Veeze est arrivé dans l’écume de Babyface Ray. Puis, ayant ignoré l’hors-champs océanique des disques de son ami, il en a déplacé l’esthétique de la mer au béton, comme l’ont fait les premiers skateurs avec le surf.

Ses plus belles performances évoquent celles de Tom Penny porté par sa planche, flottantes à la surface des choses, avec une authentique nonchalance qui dissimule le travail et la technicité pour ne laisser que l’impression d’un geste facile, à la souplesse naturelle. Et toujours comme un skateur, qui joue élégamment avec un bitume qui, pourtant, peut l’écorcher à vif, Veeze frôle les dangers en restant hypnotiquement cool et blasé. Il manipule avec charme les menaces qui l’entourent, les mêmes qui créent la tension dans le reste du rap de Détroit, en mélangeant l’adrénaline à l’endorphine.

Son flow sous antalgiques, son timbre éraillé, les productions dissonantes et érodées par les rythmiques du Michigan, laissent souvent percer des mélodies duveteuses et rassurantes. Quant à son air indifférent et ses démonstrations de flegme, ils ne font pas disparaître sa joie aux pigments mélancoliques.

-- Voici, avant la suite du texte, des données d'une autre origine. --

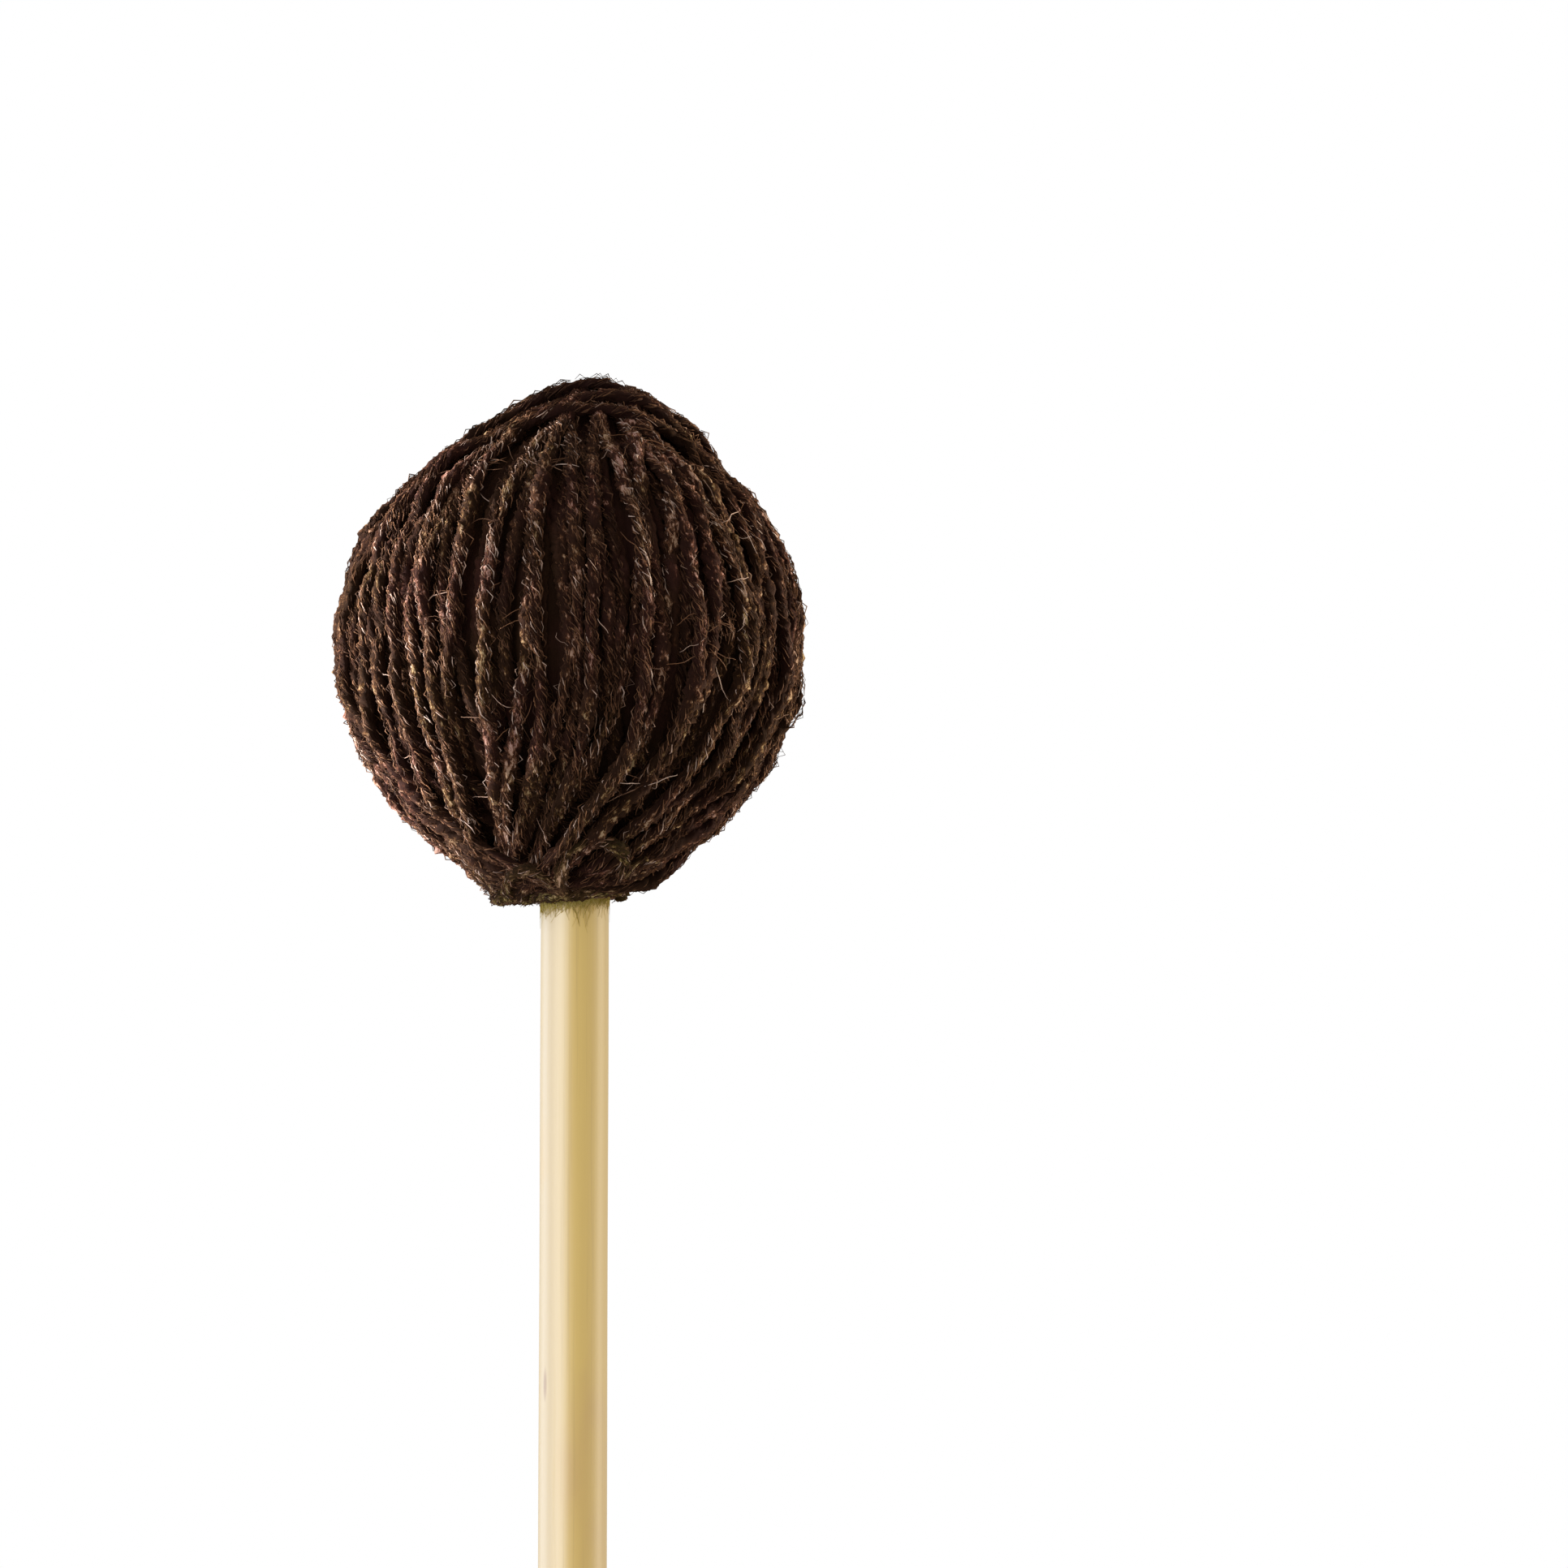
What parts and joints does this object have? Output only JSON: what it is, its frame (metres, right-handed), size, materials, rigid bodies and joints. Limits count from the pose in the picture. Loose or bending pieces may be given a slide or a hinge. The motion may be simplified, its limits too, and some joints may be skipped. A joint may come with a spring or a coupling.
{
  "type": "vibraphone mallet",
  "caption": "Percussion mallet: a yarn-wound ball head over a rubber core, glued on a straight rattan handle with a plain cut butt.",
  "frame": {"origin": "on the handle's axis where the player holds it, 110 mm above the butt's face", "axes": "+Z along the handle towards the head, -Y towards the front of the picture"},
  "size_m": [0.033, 0.033, 0.3902],
  "materials": {
    "rattan": "clear satin lacquer",
    "core_rubber": "moulded, matt",
    "glue": "set adhesive",
    "inner_yarn": "wool yarn",
    "outer_yarn": "wool yarn",
    "stitch_yarn": "wool yarn"
  },
  "bodies": {
    "root": {"rattan_handle": "rattan", "rubber_core": "core_rubber", "core_glue": "glue", "inner_winding": "inner_yarn", "outer_winding": "outer_yarn", "base_stitch": "stitch_yarn"}
  },
  "joints": []
}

On ne sait pas si ce sont les intentions qui sont contredites par les moyens, ou l’inverse, mais quand Veeze glisse comme une ligne de basse à la surface des productions d’Unreleased Leak ou de No Sir Ski, l’anti climax est continu. Cela démultiplie les strates de la perception, comme pris dans une grande bouffée de drogues qui brouille les sens. Se débloque alors une autre compréhension de l’expression wavy, où ce qui est vague est l’état affectif, fait d’un halo d’ennui coincé entre la joie contenue et la tristesse douce, sorte de spleen psychédélique en plein tour de victoire. Sur GOMD par exemple, la performance en apesanteur, rappée sans effort ni gravité, dégage pourtant une euphorie qu’on ne peut ressentir qu’après avoir emporté les X Games.

Veeze fait ce qu’il peut pour avoir l’air insensible à sa réussite en donnant l’impression d’appréhender la musique comme un loisir. C’est peut-être son absence de calcul qui lui permet d’avoir cette fraicheur, d’être lui-même étonné et authentiquement heureux de ce qui lui arrive, alors qu’il semble rapper affalé au sommet d’un quarter-pipe.

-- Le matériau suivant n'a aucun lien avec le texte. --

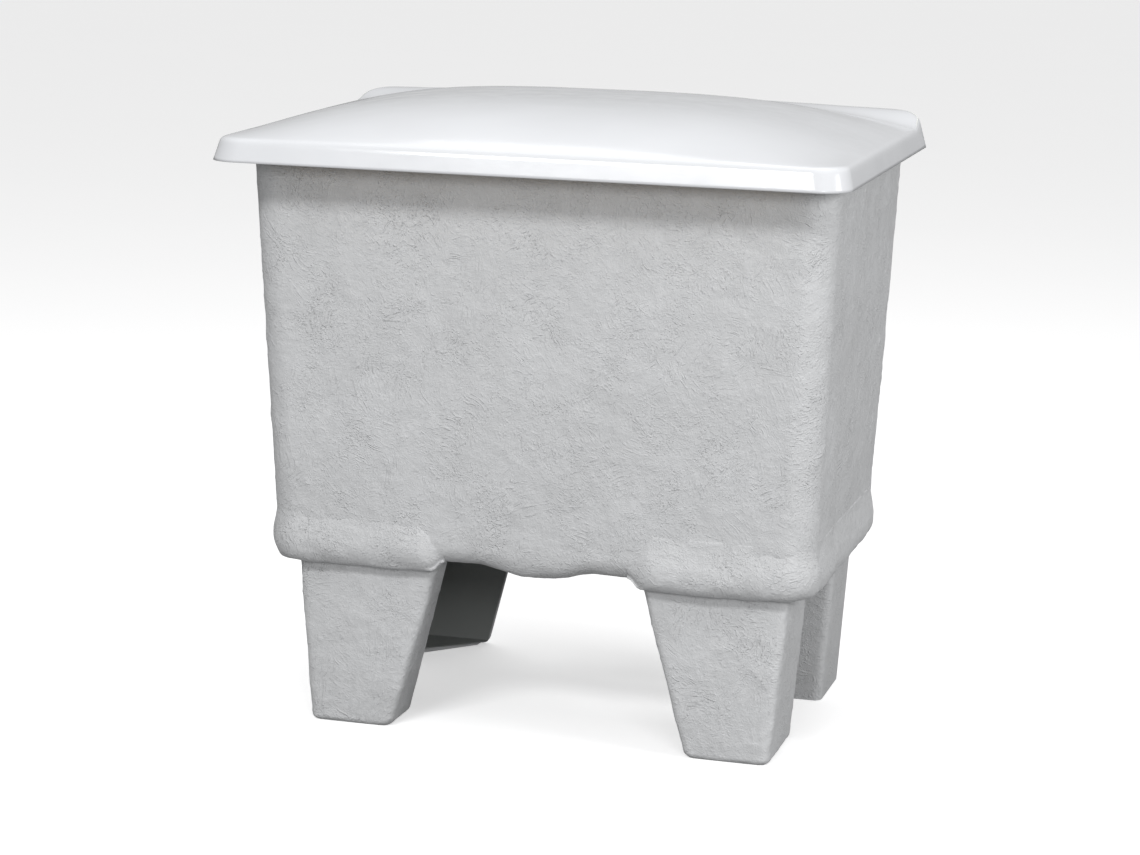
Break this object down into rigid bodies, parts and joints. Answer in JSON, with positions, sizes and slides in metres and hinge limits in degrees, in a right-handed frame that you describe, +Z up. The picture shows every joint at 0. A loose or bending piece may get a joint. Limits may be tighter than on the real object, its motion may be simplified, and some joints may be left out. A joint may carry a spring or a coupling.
{
  "type": "resin wash tank with hinged lid",
  "caption": "Glass-fibre wash tank: tapered tub on four hollow legs, domed lid hinged at the rear, floor drain with ball valve and spigot.",
  "frame": {"origin": "on the floor under the middle of the lid", "axes": "+Z up, -Y front, +Y rear where the hinges and the drain spigot are, +X to the right seen from the front"},
  "size_m": [1, 0.736, 1.013],
  "materials": {
    "fibreglass_exterior": "rough hand-laid glass mat under pale grey flow coat",
    "white_gelcoat": "smooth white gelcoat",
    "lid_gelcoat": "polished white gelcoat",
    "dark_gelcoat": "smooth dark grey gelcoat",
    "lid_laminate": "rough glass laminate with pale flow coat",
    "timber": "sealed softwood",
    "seal_foam": "closed-cell foam strip",
    "gasket_rubber": "moulded rubber",
    "hinge_steel": "brushed stainless steel",
    "screw_steel": "plain stainless steel",
    "drain_plastic": "moulded dark grey PVC",
    "seat_plastic": "white PTFE",
    "ball_chrome": "polished ball",
    "lever_steel": "pressed stainless steel",
    "grip_plastic": "dipped blue vinyl"
  },
  "bodies": {
    "tank": {"tub_shell": "fibreglass_exterior", "tub_rim": "fibreglass_exterior", "base_rail_left": "fibreglass_exterior", "base_rail_right": "fibreglass_exterior", "leg_front_left": "fibreglass_exterior", "leg_rear_left": "fibreglass_exterior", "leg_front_right": "fibreglass_exterior", "leg_rear_right": "fibreglass_exterior", "tub_liner": "white_gelcoat", "leg_lining_front_left": "dark_gelcoat", "leg_lining_rear_left": "dark_gelcoat", "leg_lining_front_right": "dark_gelcoat", "leg_lining_rear_right": "dark_gelcoat", "rim_batten_front": "timber", "rim_batten_rear": "timber", "rim_seal": "seal_foam", "drain_gasket_inner": "gasket_rubber", "drain_gasket_outer": "gasket_rubber", "hinge_bracket_left": "hinge_steel", "hinge_bracket_right": "hinge_steel", "hinge_pin_left": "hinge_steel", "hinge_pin_right": "hinge_steel", "hinge_screws_rim": "screw_steel", "drain_strainer": "screw_steel", "drain_flange": "drain_plastic", "drain_back_nut": "drain_plastic", "drain_elbow": "drain_plastic", "valve_body": "drain_plastic", "outlet_spigot": "drain_plastic", "valve_seats": "seat_plastic"},
    "lid": {"lid_skin": "lid_gelcoat", "lid_laminate": "lid_laminate", "lid_hinge_core": "timber", "hinge_leaf_left": "hinge_steel", "hinge_leaf_right": "hinge_steel", "hinge_screws_lid": "screw_steel"},
    "drain_lever": {"valve_ball": "ball_chrome", "valve_spindle": "screw_steel", "valve_lever": "lever_steel", "lever_grip": "grip_plastic", "lever_nut": "screw_steel"}
  },
  "joints": [
    {"name": "lid_hinge", "type": "hinge", "parent": "tank", "child": "lid", "pos_m": [0, 0.356, 0.905], "axis": [-1, 0, 0], "range_deg": [0, 100]},
    {"name": "drain_valve", "type": "hinge", "parent": "tank", "child": "drain_lever", "pos_m": [0, 0.276, 0.228], "axis": [0, 0, 1], "range_deg": [0, 90]}
  ]
}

Nimbée de ce charisme hypnotique, on oublierait presque que la musique de Veeze est un patchwork du rap dont il est fan, d’Uzi Vert, de Chief Keef, de Young Thug, de Rio ou évidemment de Peezy et de Babyface Ray. Quand ils n’en sont pas originaires, le style des uns et des autres est passé au marteau pilon de Détroit, mais on continue de sentir leurs esprits, celui de Lucki sur Robert De Niro ou de Nudy sur Kinda $, par exemple.

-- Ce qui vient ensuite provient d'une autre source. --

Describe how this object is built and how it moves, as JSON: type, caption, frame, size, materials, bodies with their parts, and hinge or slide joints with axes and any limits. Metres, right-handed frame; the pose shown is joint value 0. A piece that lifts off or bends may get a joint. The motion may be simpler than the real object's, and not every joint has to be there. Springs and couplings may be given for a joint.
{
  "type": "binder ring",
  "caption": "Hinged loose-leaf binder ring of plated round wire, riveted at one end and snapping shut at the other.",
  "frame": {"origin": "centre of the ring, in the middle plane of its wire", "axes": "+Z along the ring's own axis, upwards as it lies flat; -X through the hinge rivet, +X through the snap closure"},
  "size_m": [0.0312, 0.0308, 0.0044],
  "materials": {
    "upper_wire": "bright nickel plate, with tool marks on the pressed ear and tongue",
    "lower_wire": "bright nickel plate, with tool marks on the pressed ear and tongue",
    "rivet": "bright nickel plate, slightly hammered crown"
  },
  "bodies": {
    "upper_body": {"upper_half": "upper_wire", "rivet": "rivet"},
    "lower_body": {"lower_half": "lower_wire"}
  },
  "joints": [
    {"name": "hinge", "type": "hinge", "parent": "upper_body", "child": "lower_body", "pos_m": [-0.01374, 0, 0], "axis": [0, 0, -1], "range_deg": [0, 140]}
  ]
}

Avec son Auto Tune réglé pour onduler la voix et la faire devenir bizarre, avec la structure diffractée de son album, reliant toute une constellation de formes et de sons actuels, c’est aussi du côté de Lil Wayne que penche la board de Veeze, qui dans sa version mixtape continue d’être le Rodney Mullen d’une génération qui n’a pourtant pas connu l’époque de The Drought Is Over 2. Et comme chez celui-ci, le déversement de pensées tenues en une ligne est, autant que l’aura envoûtante, ce qui permet à Veeze de tenir à lui toute cette mixture, d’y imprimer par-dessus tout sa patte. Sédaté pour oublier la mort de son frère, il hallucine des combats de girafes, transgresse les lois de la physique et, avant de partir, fait la promesse de ne jamais s’arrêter de rouler, comme Tony Hawk.